## BEGIN Collected material

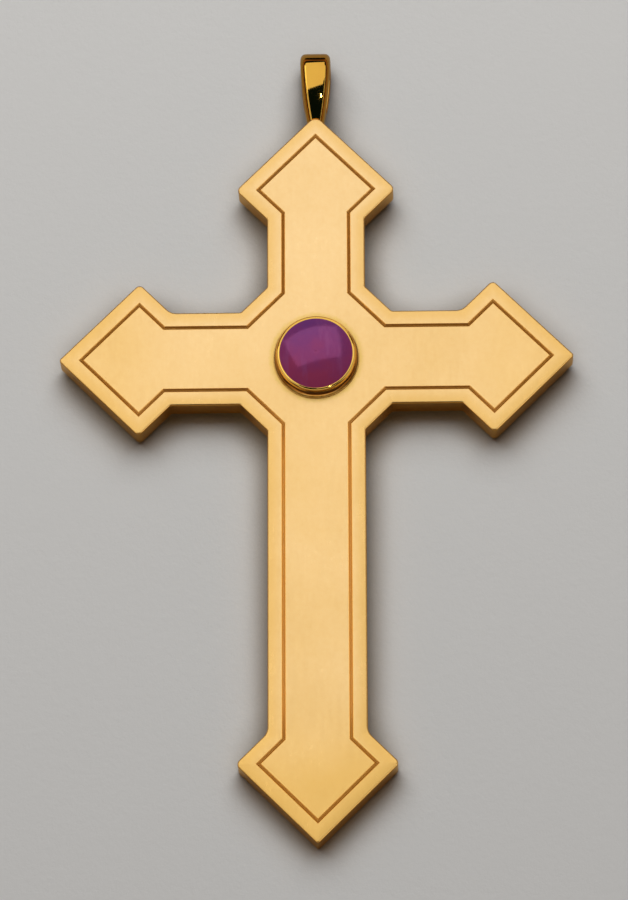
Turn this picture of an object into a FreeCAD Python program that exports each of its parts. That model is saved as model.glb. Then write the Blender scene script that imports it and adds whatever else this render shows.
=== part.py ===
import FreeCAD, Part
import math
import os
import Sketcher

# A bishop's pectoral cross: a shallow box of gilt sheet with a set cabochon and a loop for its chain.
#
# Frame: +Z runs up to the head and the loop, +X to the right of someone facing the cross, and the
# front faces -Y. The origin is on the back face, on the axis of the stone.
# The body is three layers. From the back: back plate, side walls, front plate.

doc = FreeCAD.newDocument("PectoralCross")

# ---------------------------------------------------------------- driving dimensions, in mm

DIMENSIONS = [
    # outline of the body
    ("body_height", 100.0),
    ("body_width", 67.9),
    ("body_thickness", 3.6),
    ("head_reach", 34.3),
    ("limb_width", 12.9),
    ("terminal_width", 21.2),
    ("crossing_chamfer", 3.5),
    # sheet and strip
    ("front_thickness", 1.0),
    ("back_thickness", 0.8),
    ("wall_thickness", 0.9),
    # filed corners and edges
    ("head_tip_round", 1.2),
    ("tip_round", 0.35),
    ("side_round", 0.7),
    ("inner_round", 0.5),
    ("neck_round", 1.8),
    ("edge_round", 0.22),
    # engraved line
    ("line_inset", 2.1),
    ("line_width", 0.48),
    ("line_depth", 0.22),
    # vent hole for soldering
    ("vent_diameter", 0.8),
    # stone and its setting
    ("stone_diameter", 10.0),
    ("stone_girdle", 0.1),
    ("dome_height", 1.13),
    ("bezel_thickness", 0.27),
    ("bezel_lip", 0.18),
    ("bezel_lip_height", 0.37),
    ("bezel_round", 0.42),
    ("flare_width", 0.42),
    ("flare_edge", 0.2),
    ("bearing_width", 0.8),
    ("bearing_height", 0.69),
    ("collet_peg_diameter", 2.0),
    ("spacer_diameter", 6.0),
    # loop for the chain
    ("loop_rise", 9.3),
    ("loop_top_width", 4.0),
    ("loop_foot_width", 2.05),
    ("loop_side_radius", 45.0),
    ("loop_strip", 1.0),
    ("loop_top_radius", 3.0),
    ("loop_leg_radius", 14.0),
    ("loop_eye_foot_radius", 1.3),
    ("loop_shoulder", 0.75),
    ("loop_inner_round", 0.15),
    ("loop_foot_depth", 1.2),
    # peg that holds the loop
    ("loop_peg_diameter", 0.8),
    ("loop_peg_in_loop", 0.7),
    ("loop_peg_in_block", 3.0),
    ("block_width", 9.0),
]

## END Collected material

> The request:
Filter out all lines lacking the word "that" and copy the rest.

> Response below:
Turn this picture of an object into a FreeCAD Python program that exports each of its parts. That model is saved as model.glb. Then write the Blender scene script that imports it and adds whatever else this render shows.
    # peg that holds the loop